Goal —
Print all the data, keeping every line exactly as it is.

Data —
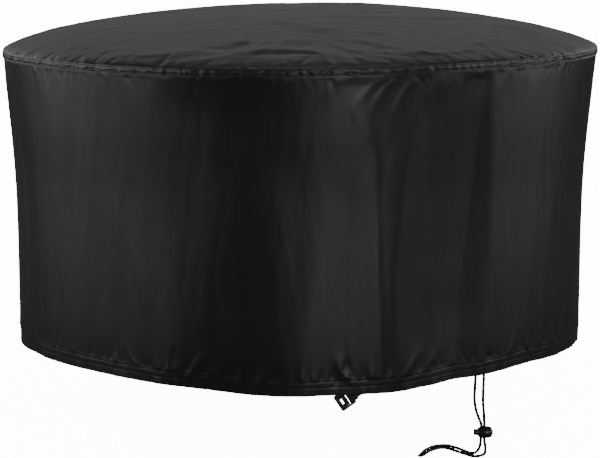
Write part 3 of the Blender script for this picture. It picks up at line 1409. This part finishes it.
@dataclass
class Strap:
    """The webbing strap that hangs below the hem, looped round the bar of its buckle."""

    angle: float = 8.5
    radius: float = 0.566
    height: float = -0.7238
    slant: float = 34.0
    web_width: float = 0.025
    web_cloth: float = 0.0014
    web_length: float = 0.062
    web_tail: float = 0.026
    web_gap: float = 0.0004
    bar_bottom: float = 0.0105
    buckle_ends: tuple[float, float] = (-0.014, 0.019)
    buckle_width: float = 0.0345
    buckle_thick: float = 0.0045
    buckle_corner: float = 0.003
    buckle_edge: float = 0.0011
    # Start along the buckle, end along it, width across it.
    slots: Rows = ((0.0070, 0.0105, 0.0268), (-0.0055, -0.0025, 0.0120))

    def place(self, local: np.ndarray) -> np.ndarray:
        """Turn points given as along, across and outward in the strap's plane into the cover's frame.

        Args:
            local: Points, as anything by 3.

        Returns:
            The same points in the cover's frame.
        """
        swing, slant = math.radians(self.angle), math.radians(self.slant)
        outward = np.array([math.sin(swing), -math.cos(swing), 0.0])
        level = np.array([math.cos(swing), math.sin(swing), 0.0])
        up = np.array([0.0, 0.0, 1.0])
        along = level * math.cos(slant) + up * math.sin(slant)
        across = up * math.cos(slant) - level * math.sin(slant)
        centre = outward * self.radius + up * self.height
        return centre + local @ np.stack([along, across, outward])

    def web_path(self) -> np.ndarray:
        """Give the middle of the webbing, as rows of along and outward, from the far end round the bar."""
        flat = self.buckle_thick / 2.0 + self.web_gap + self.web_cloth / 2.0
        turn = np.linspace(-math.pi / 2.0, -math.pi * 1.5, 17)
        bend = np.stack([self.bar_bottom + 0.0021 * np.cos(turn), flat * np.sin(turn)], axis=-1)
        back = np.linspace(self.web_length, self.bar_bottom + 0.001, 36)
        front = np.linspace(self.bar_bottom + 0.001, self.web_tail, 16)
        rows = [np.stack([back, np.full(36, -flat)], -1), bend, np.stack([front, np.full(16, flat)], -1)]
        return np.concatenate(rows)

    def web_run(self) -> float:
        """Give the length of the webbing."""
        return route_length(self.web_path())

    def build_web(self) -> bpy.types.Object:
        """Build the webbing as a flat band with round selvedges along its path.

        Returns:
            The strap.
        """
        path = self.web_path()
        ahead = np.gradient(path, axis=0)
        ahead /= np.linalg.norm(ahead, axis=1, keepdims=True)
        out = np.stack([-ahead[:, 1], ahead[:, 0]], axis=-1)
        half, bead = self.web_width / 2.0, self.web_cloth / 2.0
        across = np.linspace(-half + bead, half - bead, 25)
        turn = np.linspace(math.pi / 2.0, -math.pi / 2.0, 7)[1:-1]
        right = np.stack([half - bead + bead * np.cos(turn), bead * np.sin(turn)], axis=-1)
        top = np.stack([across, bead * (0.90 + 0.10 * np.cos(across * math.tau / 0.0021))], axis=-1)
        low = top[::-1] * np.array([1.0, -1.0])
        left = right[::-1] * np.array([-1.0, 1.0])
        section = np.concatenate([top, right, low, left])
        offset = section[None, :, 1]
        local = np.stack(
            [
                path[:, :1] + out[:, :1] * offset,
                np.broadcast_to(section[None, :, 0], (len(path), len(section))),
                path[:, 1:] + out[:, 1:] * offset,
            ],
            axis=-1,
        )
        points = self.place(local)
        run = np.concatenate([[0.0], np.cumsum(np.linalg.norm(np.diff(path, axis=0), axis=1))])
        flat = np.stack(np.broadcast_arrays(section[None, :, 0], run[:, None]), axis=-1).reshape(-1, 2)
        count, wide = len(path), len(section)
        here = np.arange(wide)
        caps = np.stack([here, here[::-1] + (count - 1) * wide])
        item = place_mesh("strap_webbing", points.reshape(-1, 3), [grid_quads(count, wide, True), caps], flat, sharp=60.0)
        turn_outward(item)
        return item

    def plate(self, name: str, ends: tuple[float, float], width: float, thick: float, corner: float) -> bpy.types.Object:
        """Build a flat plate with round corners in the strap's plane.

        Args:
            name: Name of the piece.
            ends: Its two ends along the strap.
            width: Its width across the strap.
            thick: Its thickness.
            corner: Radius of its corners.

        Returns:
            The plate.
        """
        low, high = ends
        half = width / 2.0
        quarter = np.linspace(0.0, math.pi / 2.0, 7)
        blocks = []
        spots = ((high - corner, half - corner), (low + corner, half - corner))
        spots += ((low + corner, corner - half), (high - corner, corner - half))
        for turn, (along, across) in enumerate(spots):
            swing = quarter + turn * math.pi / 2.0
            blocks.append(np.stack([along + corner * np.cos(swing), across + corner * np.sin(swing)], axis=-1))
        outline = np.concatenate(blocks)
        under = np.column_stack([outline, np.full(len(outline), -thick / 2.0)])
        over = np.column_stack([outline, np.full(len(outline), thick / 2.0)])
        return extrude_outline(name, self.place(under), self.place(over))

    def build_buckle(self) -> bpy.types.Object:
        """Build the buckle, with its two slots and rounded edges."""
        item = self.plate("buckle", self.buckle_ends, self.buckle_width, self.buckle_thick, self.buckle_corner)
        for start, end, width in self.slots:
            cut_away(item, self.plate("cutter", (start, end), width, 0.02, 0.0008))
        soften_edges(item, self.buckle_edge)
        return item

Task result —
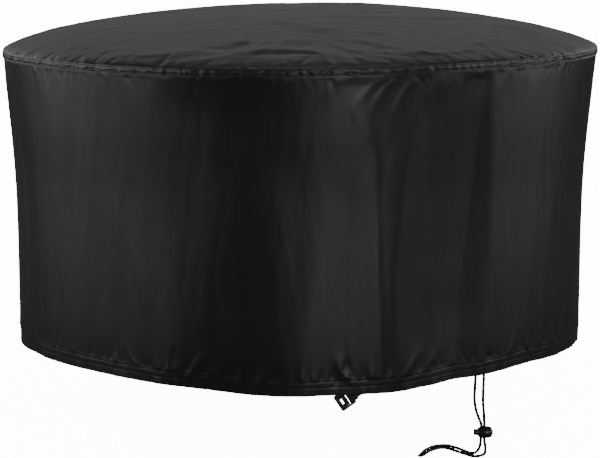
Write part 3 of the Blender script for this picture. It picks up at line 1409. This part finishes it.
@dataclass
class Strap:
    """The webbing strap that hangs below the hem, looped round the bar of its buckle."""

    angle: float = 8.5
    radius: float = 0.566
    height: float = -0.7238
    slant: float = 34.0
    web_width: float = 0.025
    web_cloth: float = 0.0014
    web_length: float = 0.062
    web_tail: float = 0.026
    web_gap: float = 0.0004
    bar_bottom: float = 0.0105
    buckle_ends: tuple[float, float] = (-0.014, 0.019)
    buckle_width: float = 0.0345
    buckle_thick: float = 0.0045
    buckle_corner: float = 0.003
    buckle_edge: float = 0.0011
    # Start along the buckle, end along it, width across it.
    slots: Rows = ((0.0070, 0.0105, 0.0268), (-0.0055, -0.0025, 0.0120))

    def place(self, local: np.ndarray) -> np.ndarray:
        """Turn points given as along, across and outward in the strap's plane into the cover's frame.

        Args:
            local: Points, as anything by 3.

        Returns:
            The same points in the cover's frame.
        """
        swing, slant = math.radians(self.angle), math.radians(self.slant)
        outward = np.array([math.sin(swing), -math.cos(swing), 0.0])
        level = np.array([math.cos(swing), math.sin(swing), 0.0])
        up = np.array([0.0, 0.0, 1.0])
        along = level * math.cos(slant) + up * math.sin(slant)
        across = up * math.cos(slant) - level * math.sin(slant)
        centre = outward * self.radius + up * self.height
        return centre + local @ np.stack([along, across, outward])

    def web_path(self) -> np.ndarray:
        """Give the middle of the webbing, as rows of along and outward, from the far end round the bar."""
        flat = self.buckle_thick / 2.0 + self.web_gap + self.web_cloth / 2.0
        turn = np.linspace(-math.pi / 2.0, -math.pi * 1.5, 17)
        bend = np.stack([self.bar_bottom + 0.0021 * np.cos(turn), flat * np.sin(turn)], axis=-1)
        back = np.linspace(self.web_length, self.bar_bottom + 0.001, 36)
        front = np.linspace(self.bar_bottom + 0.001, self.web_tail, 16)
        rows = [np.stack([back, np.full(36, -flat)], -1), bend, np.stack([front, np.full(16, flat)], -1)]
        return np.concatenate(rows)

    def web_run(self) -> float:
        """Give the length of the webbing."""
        return route_length(self.web_path())

    def build_web(self) -> bpy.types.Object:
        """Build the webbing as a flat band with round selvedges along its path.

        Returns:
            The strap.
        """
        path = self.web_path()
        ahead = np.gradient(path, axis=0)
        ahead /= np.linalg.norm(ahead, axis=1, keepdims=True)
        out = np.stack([-ahead[:, 1], ahead[:, 0]], axis=-1)
        half, bead = self.web_width / 2.0, self.web_cloth / 2.0
        across = np.linspace(-half + bead, half - bead, 25)
        turn = np.linspace(math.pi / 2.0, -math.pi / 2.0, 7)[1:-1]
        right = np.stack([half - bead + bead * np.cos(turn), bead * np.sin(turn)], axis=-1)
        top = np.stack([across, bead * (0.90 + 0.10 * np.cos(across * math.tau / 0.0021))], axis=-1)
        low = top[::-1] * np.array([1.0, -1.0])
        left = right[::-1] * np.array([-1.0, 1.0])
        section = np.concatenate([top, right, low, left])
        offset = section[None, :, 1]
        local = np.stack(
            [
                path[:, :1] + out[:, :1] * offset,
                np.broadcast_to(section[None, :, 0], (len(path), len(section))),
                path[:, 1:] + out[:, 1:] * offset,
            ],
            axis=-1,
        )
        points = self.place(local)
        run = np.concatenate([[0.0], np.cumsum(np.linalg.norm(np.diff(path, axis=0), axis=1))])
        flat = np.stack(np.broadcast_arrays(section[None, :, 0], run[:, None]), axis=-1).reshape(-1, 2)
        count, wide = len(path), len(section)
        here = np.arange(wide)
        caps = np.stack([here, here[::-1] + (count - 1) * wide])
        item = place_mesh("strap_webbing", points.reshape(-1, 3), [grid_quads(count, wide, True), caps], flat, sharp=60.0)
        turn_outward(item)
        return item

    def plate(self, name: str, ends: tuple[float, float], width: float, thick: float, corner: float) -> bpy.types.Object:
        """Build a flat plate with round corners in the strap's plane.

        Args:
            name: Name of the piece.
            ends: Its two ends along the strap.
            width: Its width across the strap.
            thick: Its thickness.
            corner: Radius of its corners.

        Returns:
            The plate.
        """
        low, high = ends
        half = width / 2.0
        quarter = np.linspace(0.0, math.pi / 2.0, 7)
        blocks = []
        spots = ((high - corner, half - corner), (low + corner, half - corner))
        spots += ((low + corner, corner - half), (high - corner, corner - half))
        for turn, (along, across) in enumerate(spots):
            swing = quarter + turn * math.pi / 2.0
            blocks.append(np.stack([along + corner * np.cos(swing), across + corner * np.sin(swing)], axis=-1))
        outline = np.concatenate(blocks)
        under = np.column_stack([outline, np.full(len(outline), -thick / 2.0)])
        over = np.column_stack([outline, np.full(len(outline), thick / 2.0)])
        return extrude_outline(name, self.place(under), self.place(over))

    def build_buckle(self) -> bpy.types.Object:
        """Build the buckle, with its two slots and rounded edges."""
        item = self.plate("buckle", self.buckle_ends, self.buckle_width, self.buckle_thick, self.buckle_corner)
        for start, end, width in self.slots:
            cut_away(item, self.plate("cutter", (start, end), width, 0.02, 0.0008))
        soften_edges(item, self.buckle_edge)
        return item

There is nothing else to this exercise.